WE ARE fortunate in Guyana that even in the worst times, though there were horrible individual atrocities, the full ruthlessness of power was never exercised wholesale. Then when Desmond Hoyte took office authority was increasingly opened to questioning and counter-views. And since then in our renewed democracy there is more ample scope for differences of opinion, variety of expression, and alternative approaches than in most countries anyone could expect to find - at least where the pressures of poverty and multi-ethnicity are such complicating factors.

Any government, as it settles into long term power, as it becomes accustomed to exercising authority and increasingly enjoys the feel of doing so, is subject to becoming more and more impatient over any questioning of that authority. A tendency to believe and declare "We know best" is likely to become more pronounced. It is a tendency which must be firmly resisted, not only by anyone with an independent mind but also by the government itself which in the end has much to lose by the stifling of contrary opinion.

There are great advantages in cooperating with power: to consent is to survive. Authority can summon up such a weight of inside knowledge, massed expertise, and accepted tradition that it readily overcomes doubt and intimidates difference - without even having to resort, for instance, to force or the threat of force.

These thoughts are prompted by two dramatic re-enactments of extraordinary historical events which I will now recall.

Thomas Keneally's book Schindler's List, is better, I think, than Steven Spielberg's film. Here is the story. Oskar Schindler was a German who loved the good life and who eagerly profited through the relationship which he cultivated with the Nazis. In other words he was as fallible and as ignoble as most of us are. Yet, somehow, who knows why, the fire of doubt was kindled in him and, at great risk, he became the saviour of 1,200 Jews who would otherwise have gone to their deaths in the killing-camp of Auschwitz. What impelled him to do what he did?

PRICE PAID FOR SURVIVAL

There is also the wonderful play by Bertolt Brecht, The Life of Galileo, which I saw years ago and which a review of a recent revival in London has recalled to me. It is a play about survival and also about the price paid for survival. Galileo steals the idea of the telescope from Dutch scientists, creates a much-improved version with which he can examine the heavens and becomes able to show that the moon revolves around the earth just as the four moons of Jupiter revolve around Jupiter and Jupiter and the earth revolve around the sun. The sun, not the earth, is the centre of God's design. This is not good news for the Church whose clout this new knowledge could well diminish.

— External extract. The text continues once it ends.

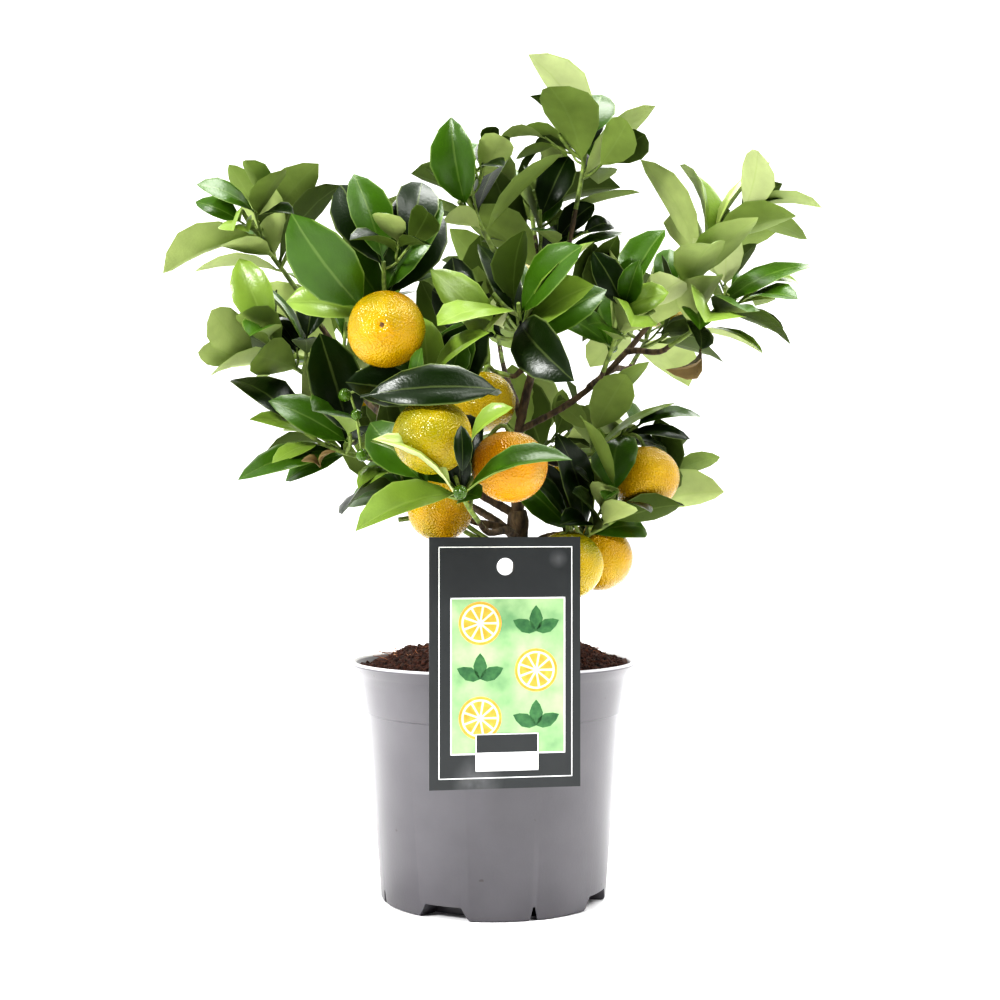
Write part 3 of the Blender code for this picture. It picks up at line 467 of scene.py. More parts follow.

Galileo is forced to recant because he is afraid of torture.

In the play Galileo is shown as no staunch genius-hero-saint but as an ordinary, weak, sensual man intimidated by the prospect of pain and quite unwilling to risk very much for his intellectual convictions.

History tells us that Galileo wrote his last great book I Discorsi in secret, fully intending to smuggle a copy out of Italy so that while he might be silenced his thinking would triumph. In Brecht's play, however, Galileo is shown secretly copying I Discorsi because having a spare copy flatters his vanity: smuggling it out came about by mere accident. In this confrontation between authority and the inquiring mind Brecht is intent on showing that authority easily triumphs.

At the end of the play one is sad to think that subversive truth is no match for the power of the authoritarian church. There never came a time when Galileo was prepared to stand up and say "Enough."

Reading about Galileo, and Schindler - two men who in their different ways opposed authority - led me into thinking again how profoundly important it is to preserve in the face of all power an inquiring mind and a sceptical spirit. Sterility grows in the indoctrinated mind. Fruitfulness flows from doubting and questioning.


Ian McDonald is a freelance writer who lives and works in Georgetown, Guyana.